The three Republican commissioners said that the $5 billion fine was “record breaking” and that it reset the baseline for privacy cases.

They also said the FTC did not have a strong enough case to move forward with any litigation against Facebook. Ultimately, Simons and the other two Republican commissioners, Noah Phillips and Christine Wilson, said the concessions they were able to extract with a settlement were more valuable — and far more certain — than what might be achieved with a drawn-out legal battle.

“Is the relief we would obtain through this settlement equal to or better than what we could reasonably obtain through litigation?” they said. “If the answer had been ‘no,’ it would have made sense to aggressively move forward in court. The answer, however, was ‘yes.’ ”

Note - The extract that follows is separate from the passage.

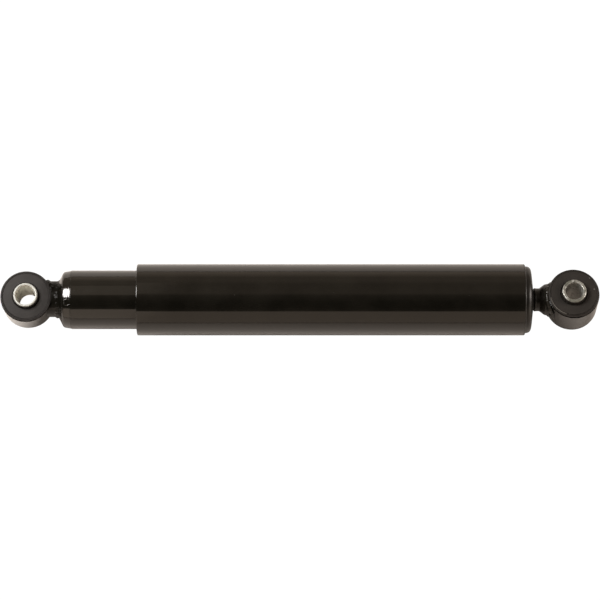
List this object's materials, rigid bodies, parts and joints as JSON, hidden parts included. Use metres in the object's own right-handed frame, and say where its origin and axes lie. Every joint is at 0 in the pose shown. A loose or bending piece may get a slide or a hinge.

Lawmakers were sharply critical. The FTC agreement “utterly fails to penalise Facebook in any effective way,” said Sen. Josh Hawley, R-Mo.

Andrew I Gavil, a law professor at Howard University, said the FTC’s antitrust investigation represented a commitment of staff and agency resources. “It also suggests there is reason to believe there is anticompetitive behaviour to look at,” he said.

The FTC’s lengthy privacy inquiry into Facebook could well have brought out evidence that helped persuade the agency to pursue an antitrust investigation, said Gavil, who is a former senior FTC official.

Investigations can take months or even years. They result in staff presentations, by the agency’s economic bureau and by its competition bureau, made in private to the five commissioners. The politically appointed commissioners then decide whether to bring a case or try to reach a settlement.

Unlike with the privacy case, there is no provision for fines in a civil antitrust case. But what can happen, if a corporate defendant is found to have violated the nation’s antitrust law, is follow-on cases by private plaintiffs such as other companies.